While tariffs and quotas may be on the decline, the new regulations often offset the benefits. The US Chamber’s GRC project outlines several key areas where legal and regulatory-type trade protection measures are re-emerging.
In the area of intellectual property, some governments arbitrarily use policy mechanisms to discard IPRs and obtain technologies at low or no cost. Selective enforcement of anti-trust laws presents another set of challenges, especially when competition policies differ significantly between countries. The proliferation of local standards and regulations, which force companies to increase compliance costs, also discourages investment. Finally, procurement rules that favor domestic companies drive away investment and result in the waste of public funds.

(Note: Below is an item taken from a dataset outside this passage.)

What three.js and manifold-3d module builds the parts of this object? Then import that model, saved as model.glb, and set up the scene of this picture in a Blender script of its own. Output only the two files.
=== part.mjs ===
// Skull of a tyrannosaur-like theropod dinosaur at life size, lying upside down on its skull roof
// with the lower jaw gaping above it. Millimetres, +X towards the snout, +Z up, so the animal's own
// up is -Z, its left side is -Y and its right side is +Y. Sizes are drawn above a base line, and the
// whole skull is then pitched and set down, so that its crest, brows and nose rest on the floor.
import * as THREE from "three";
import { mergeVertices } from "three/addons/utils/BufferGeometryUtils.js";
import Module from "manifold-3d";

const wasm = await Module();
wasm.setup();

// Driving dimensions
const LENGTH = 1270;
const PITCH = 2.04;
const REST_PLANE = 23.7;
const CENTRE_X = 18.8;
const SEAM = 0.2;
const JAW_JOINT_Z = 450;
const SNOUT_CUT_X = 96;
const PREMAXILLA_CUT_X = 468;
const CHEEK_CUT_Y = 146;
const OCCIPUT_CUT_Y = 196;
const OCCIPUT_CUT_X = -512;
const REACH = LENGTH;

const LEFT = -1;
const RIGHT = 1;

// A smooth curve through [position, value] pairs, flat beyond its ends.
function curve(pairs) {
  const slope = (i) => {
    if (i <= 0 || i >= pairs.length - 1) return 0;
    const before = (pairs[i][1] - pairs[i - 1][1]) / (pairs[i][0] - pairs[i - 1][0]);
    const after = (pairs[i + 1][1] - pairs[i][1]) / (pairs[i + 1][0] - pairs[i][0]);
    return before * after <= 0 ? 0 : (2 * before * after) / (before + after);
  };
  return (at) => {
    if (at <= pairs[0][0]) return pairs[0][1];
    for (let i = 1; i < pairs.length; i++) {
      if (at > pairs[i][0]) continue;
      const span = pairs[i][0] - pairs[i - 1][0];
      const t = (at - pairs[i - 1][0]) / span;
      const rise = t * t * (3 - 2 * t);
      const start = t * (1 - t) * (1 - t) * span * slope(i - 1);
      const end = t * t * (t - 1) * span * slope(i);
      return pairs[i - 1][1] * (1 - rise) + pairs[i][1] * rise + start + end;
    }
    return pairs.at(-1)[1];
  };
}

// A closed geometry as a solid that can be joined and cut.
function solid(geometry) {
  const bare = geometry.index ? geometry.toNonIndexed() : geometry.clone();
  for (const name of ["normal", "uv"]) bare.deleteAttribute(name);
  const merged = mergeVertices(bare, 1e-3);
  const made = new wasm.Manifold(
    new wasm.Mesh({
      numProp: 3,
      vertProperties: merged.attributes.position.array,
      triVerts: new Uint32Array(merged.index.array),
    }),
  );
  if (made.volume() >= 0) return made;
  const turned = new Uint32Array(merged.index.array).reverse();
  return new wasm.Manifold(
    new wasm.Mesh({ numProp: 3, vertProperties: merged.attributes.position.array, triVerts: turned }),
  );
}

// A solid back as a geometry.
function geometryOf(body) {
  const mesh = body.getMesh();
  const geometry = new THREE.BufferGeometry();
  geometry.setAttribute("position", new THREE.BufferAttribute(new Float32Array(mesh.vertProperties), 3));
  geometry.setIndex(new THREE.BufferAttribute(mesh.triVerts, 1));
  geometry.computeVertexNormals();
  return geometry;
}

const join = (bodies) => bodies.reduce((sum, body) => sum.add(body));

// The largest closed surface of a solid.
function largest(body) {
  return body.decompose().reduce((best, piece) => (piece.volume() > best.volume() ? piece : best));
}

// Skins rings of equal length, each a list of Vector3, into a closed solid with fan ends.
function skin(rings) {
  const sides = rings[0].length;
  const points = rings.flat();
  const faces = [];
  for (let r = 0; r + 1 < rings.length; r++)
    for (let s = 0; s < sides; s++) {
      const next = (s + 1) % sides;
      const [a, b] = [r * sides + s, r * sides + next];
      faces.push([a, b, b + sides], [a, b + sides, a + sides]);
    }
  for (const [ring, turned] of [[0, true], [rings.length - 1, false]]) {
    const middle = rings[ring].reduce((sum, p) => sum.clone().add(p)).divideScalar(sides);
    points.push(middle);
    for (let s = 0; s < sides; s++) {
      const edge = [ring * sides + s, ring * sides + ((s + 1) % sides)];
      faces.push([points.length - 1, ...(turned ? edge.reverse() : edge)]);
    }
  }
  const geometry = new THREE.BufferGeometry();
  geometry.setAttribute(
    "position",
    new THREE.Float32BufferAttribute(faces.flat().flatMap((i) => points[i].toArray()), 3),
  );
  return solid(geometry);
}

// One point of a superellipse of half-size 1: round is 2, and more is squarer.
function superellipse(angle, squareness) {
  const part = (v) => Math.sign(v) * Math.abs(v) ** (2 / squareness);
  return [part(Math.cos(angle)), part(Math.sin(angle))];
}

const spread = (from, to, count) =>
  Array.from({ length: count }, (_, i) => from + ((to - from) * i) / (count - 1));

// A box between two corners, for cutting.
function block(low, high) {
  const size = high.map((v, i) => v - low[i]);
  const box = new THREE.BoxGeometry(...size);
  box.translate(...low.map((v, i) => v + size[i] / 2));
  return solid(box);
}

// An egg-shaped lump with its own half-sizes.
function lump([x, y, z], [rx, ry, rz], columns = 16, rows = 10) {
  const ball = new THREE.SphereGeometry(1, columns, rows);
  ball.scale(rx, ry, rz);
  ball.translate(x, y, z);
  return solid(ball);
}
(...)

In all, according to some experts, the trend of deregulation may have come to an end, and we are now witnessing an increasing number of countries creating new barriers to investment. Many emerging markets that were desperately seeking investment five or ten years ago are beginning to restrict foreign ownership. Even developed countries are joining the trend. And the complex array of issues and reasons for putting more regulation in place makes it even harder to deal with.

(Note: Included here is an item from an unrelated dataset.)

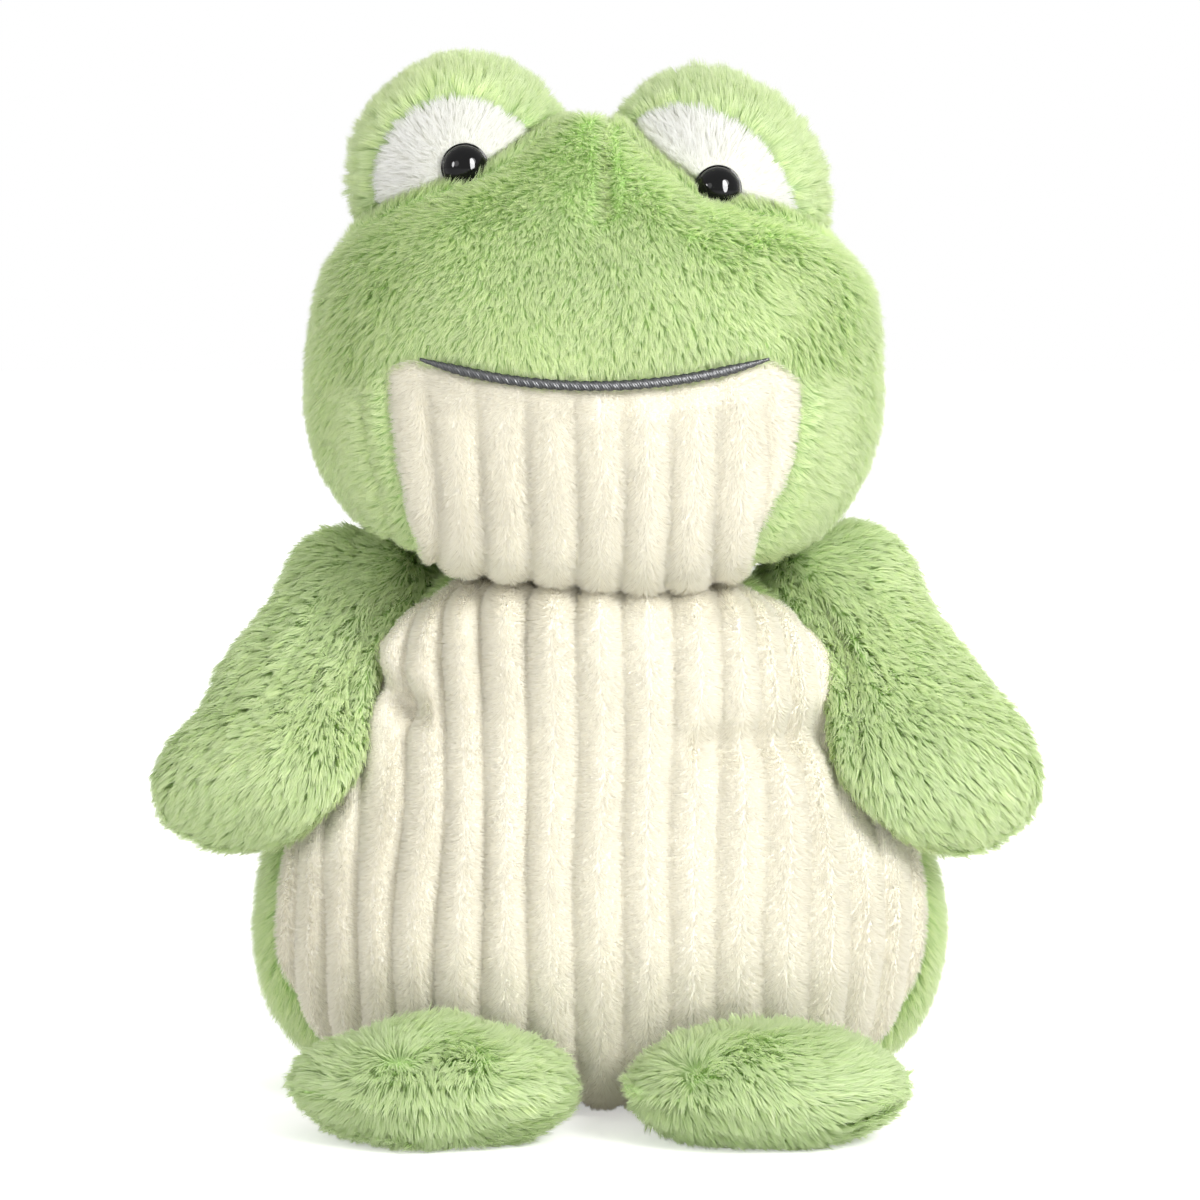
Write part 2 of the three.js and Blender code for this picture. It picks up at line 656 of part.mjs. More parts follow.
function makeEye(group, side) {
  const place = eyePlaces[side];
  const mound = mounds[side];
  const eyeWhite = eyeWhites[side];
  const { eyeY, washerY } = eyeDepths(side);
  const skinOfMound = ellipsoid(
    mound.x, moundMiddle.y, mound.z,
    mound.halfWidth, moundMiddle.halfDepth, mound.halfHeight, moundFacets, 0, mound.lean,
  );
  const cap = toSolid(skinOfMound).subtract(toSolid(grown(skinOfMound, -plush))).subtract(headClear);
  const panel = (gap) => {
    const shape = new THREE.Shape();
    shape.absellipse(
      eyeWhite.x, eyeWhite.z, eyeWhite.halfWidth + gap, eyeWhite.halfHeight + gap,
      0, Math.PI * 2, false, -THREE.MathUtils.degToRad(eyeWhite.lean),
    );
    return frontOutline(shape, -far, eyeWhiteBackY + gap, edgeFacets.eyeWhite);
  };
  const washerRoom = washerSolid(place, washerY, seamGap);
  const green = cap.subtract(panel(seamGap)).subtract(washerRoom);
  const white = cap.intersect(panel(0)).subtract(eyeSolid(place, eyeY, seamGap)).subtract(washerRoom);
  addMesh(group, `eye_mound_${side}`, green, 'green_plush');
  addMesh(group, `eye_white_${side}`, white, 'white_plush');
  addMesh(group, `eye_${side}`, eyeSolid(place, eyeY, 0), 'eye_plastic');
  const lockWasher = washerSolid(place, washerY, 0).subtract(eyeSolid(place, eyeY, seamGap));
  addMesh(group, `eye_washer_${side}`, lockWasher, 'washer_plastic');
  const core = toSolid(grown(skinOfMound, -plush - fillGap))
    .subtract(headClear)
    .subtract(eyeSolid(place, eyeY, seamGap))
    .subtract(washerRoom);
  addMesh(group, `eye_mound_stuffing_${side}`, core, 'fibre_fill');
}

// The directions of an arm: across its broad side, and through its thickness.
function armDirections(sign) {
  const turn = THREE.MathUtils.degToRad(armTurn);
  const broad = new THREE.Vector3(-sign * Math.cos(turn), -Math.sin(turn), 0);
  const hand = armRows[armRows.length - 1];
  const along = new THREE.Vector3(sign * hand.out, -hand.fore, -hand.down).normalize();
  return { broad, deep: new THREE.Vector3().crossVectors(broad, along).normalize() };
}

// An arm's form, inset by a depth: its length and its ball end, without the body's room.
function armForm(sign, inset) {
  const { broad, deep } = armDirections(sign);
  const whole = inset === 0;
  const thick = armRows.filter((row) => row.thick > 2 * plush);
  const tip = { ...armRows[thick.length], half: 0, thick: 0 };
  const rows = whole ? armRows : [
    ...thick.map((row) => ({ ...row, half: row.half - inset, thick: row.thick - inset })),
    tip,
  ];
  const centres = new THREE.CatmullRomCurve3(
    rows.map((row) => new THREE.Vector3(
      sign * (shoulder.x + row.out), shoulder.y - row.fore, shoulder.z - row.down,
    )),
    false, 'catmullrom', rowTension,
  );
  const halves = new THREE.CatmullRomCurve3(
    rows.map((row) => new THREE.Vector3(row.half, row.thick, 0)), false, 'catmullrom', rowTension,
  );
  const rings = [];
  const { steps, sides } = whole ? limbFacets.outer : limbFacets.inner;
  for (let step = 0; step < steps; step += 1) {
    const centre = centres.getPoint(step / steps);
    const half = halves.getPoint(step / steps);
    const ring = [];
    for (let side = 0; side < sides; side += 1) {
      const angle = (side / sides) * Math.PI * 2;
      ring.push(centre.clone()
        .addScaledVector(broad, half.x * Math.cos(angle))
        .addScaledVector(deep, half.y * Math.sin(angle)));
    }
    rings.push(ring);
  }
  const limb = toSolid(skin(rings, centres.getPoint(0), centres.getPoint(1)));
  const end = shoulderBall(sign, shoulder.radius - inset, whole ? undefined : insideFacets);
  return limb.subtract(bodyRoom(armRoom + inset)).add(end);
}

// The space on one side of the arm's seam, which runs down both edges of its broad side.
function seamSide(sign, deep, gap, towards) {
  const box = new THREE.BoxGeometry(far, far, far);
  box.translate(0, 0, towards * (far / 2 + gap));
  box.applyQuaternion(new THREE.Quaternion().setFromUnitVectors(new THREE.Vector3(0, 0, 1), deep));
  box.translate(sign * shoulder.x, shoulder.y, shoulder.z);
  return toSolid(box);
}

function makeArm(group, side) {
  const sign = sideNames[side];
  const { deep } = armDirections(sign);
  const towardsFront = deep.y < 0 ? 1 : -1;
  const cover = armForm(sign, 0).subtract(armForm(sign, plush));
  const half = (towards) => cover.intersect(seamSide(sign, deep, seamGap / 2, towards));
  addMesh(group, `arm_front_${side}`, half(towardsFront), 'green_plush');
  addMesh(group, `arm_back_${side}`, half(-towardsFront), 'green_plush');
  addMesh(group, `arm_stuffing_${side}`, armForm(sign, plush + fillGap), 'fibre_fill');
}

// The folded seam allowance in the armhole: a narrow zone of a sphere between body and arm.
function makeArmSeam(group, side) {
  const sign = sideNames[side];
  const nearer = sign * (shoulder.x - armSeam.from);
  const deeper = sign * (shoulder.x - armSeam.to);
  const zone = block(Math.min(nearer, deeper), Math.max(nearer, deeper), -far, far, -far, far);
  const ring = shoulderBall(sign, seamOuter).subtract(shoulderBall(sign, seamInner)).intersect(zone);
  addMesh(group, `arm_seam_${side}`, ring, 'green_plush');
}

function footForm(sign, inset) {
  const whole = inset === 0;
  const oval = ellipsoid(
    sign * foot.x, foot.y, foot.z,
    foot.halfWidth - inset, foot.halfDepth - inset, foot.halfHeight - inset,
    whole ? footFacets.outer : footFacets.inner, sign * foot.turn,
  );
  const front = toSolid(oval).subtract(bodyRoom(footRoom + inset));
  return front.add(heelRoll(sign, -inset)).intersect(block(-far, far, -far, far, inset, far));
}

function makeFoot(group, side) {
  const sign = sideNames[side];
  const cover = footForm(sign, 0).subtract(footForm(sign, plush));
  const top = block(-far, far, -far, far, foot.seamZ + seamGap / 2, far);
  const bottom = block(-far, far, -far, far, -far, foot.seamZ - seamGap / 2);
  addMesh(group, `foot_top_${side}`, cover.intersect(top), 'green_plush');
  addMesh(group, `foot_sole_${side}`, cover.intersect(bottom), 'green_plush');
  addMesh(group, `foot_stuffing_${side}`, footForm(sign, plush + fillGap), 'fibre_fill');
}

// The head's group turns about the neck, so the head leans as one.
function leaningHead() {
  const lean = new THREE.Group();
  lean.position.set(neck.x, neck.y, neck.z);
  lean.rotation.y = THREE.MathUtils.degToRad(headRoll);
  const head = new THREE.Group();
  head.position.set(0, -neck.y, -neck.z);
  makeHead(head);
  makeEye(head, 'left');
  makeEye(head, 'right');
  lean.add(head);
  return lean;
}

function makeFrog() {
  const frog = new THREE.Group();
  makeTorso(frog);
  makeNeck(frog);
  frog.add(leaningHead());
  for (const side of Object.keys(sideNames)) {
    makeArmSeam(frog, side);
    makeArm(frog, side);
    makeFoot(frog, side);
  }
  return frog;
}

export default makeFrog();
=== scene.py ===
"""A sitting plush frog, dressed round its fixed frame: covers, pile, eyes, mouth and filling.

Metres, +Z up, the face towards -Y. Left and right are the toy's own: its left side is +X.
"""

import json
import math
from collections import namedtuple

import bmesh
import bpy
import numpy as np
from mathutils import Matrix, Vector
from mathutils.bvhtree import BVHTree
from mathutils.kdtree import KDTree


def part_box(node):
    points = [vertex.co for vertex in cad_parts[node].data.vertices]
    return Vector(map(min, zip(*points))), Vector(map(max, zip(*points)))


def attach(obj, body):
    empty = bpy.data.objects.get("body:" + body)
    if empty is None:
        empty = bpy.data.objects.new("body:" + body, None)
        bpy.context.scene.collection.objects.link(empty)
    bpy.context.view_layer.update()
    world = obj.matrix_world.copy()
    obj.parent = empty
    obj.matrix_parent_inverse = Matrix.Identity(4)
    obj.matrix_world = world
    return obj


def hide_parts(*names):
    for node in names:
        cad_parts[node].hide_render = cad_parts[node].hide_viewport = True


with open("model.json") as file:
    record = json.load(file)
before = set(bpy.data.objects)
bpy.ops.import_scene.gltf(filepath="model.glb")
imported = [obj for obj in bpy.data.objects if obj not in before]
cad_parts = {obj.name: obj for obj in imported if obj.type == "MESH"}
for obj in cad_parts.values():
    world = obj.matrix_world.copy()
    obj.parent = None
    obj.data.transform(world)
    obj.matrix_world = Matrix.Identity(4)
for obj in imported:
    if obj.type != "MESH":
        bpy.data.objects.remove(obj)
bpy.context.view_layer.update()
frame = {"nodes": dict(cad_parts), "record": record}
behaviour = frame["record"]["behaviour"]

MM = 0.001
FAR = 0.4  # further out than any piece, where rays start
SIDES = {"left": 1, "right": -1}

# View: the camera looks a little down at the front
view_elevation = math.radians(6)
view_distance = 1.6
view_height = 134 * MM  # height of the point that it looks at
view_width = 329.8 * MM  # how much of the plane through that point the picture takes in
sensor_width = 36.0

# Studio: oval softboxes, by their place, width, height and power in watts
LAMPS = {
    "key": ((0.9, -1.2, 0.95), 0.8, 0.8, 23),
    "fill": ((-0.9, -1.2, 0.6), 0.6, 0.6, 3),
    "back": ((0.2, 1.1, 1.3), 0.9, 0.9, 7),
}
CATCHLIGHTS = {  # these show only in glossy surfaces, as the highlights of the eyes
    "catchlight_right": ((0.5, -0.8, 0.42), 0.36, 0.9, 42),
    "catchlight_left": ((-0.8, -0.62, 0.42), 0.2, 0.36, 7),
}
sky_on_surfaces = 0.78  # strength of the white sky as light
floor_reach = 3.0
floor_lift = 0.45  # added to what the floor shows directly, to bring it up to white

# Covers
backing = 1.2 * MM  # thickness of the knitted fabric that the pile stands on
touching = 10 * MM  # how near another cover is where the two press on each other
rib_pitch = 12.6 * MM
rib_roundness = 3.0  # how flat a rib is on top before it falls into the valley
belly_rib_depth = 3.4 * MM
chin_rib_depth = (0.8 * MM, 3.6 * MM)  # under the mouth, and at the throat where it is gathered
most_faces = 180_000  # in one piece of pile, before it is shared out over two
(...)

So, what can be done? Advocating for regulatory convergence, although tempting, may not be the best of all available solutions. At the end of the day, it may not be possible to completely harmonize the different regulatory regimes and we must avoid converging to bad regulations. Instead, policymakers and business communities around the world should focus on the principles upon which new regulations are developed.
A principles-based approach to regulation, similar to the one adopted by the OECD in the area of corporate governance, would advocate for transparent, fair, and inclusive processes, while allowing countries to develop their own regulations to address their own needs. By establishing standards for transparent dialogue between the private sector and policymakers, such an approach can help to ensure that new regulations do not undermine a country’s competitiveness and create opportunities for poverty reduction and job creation.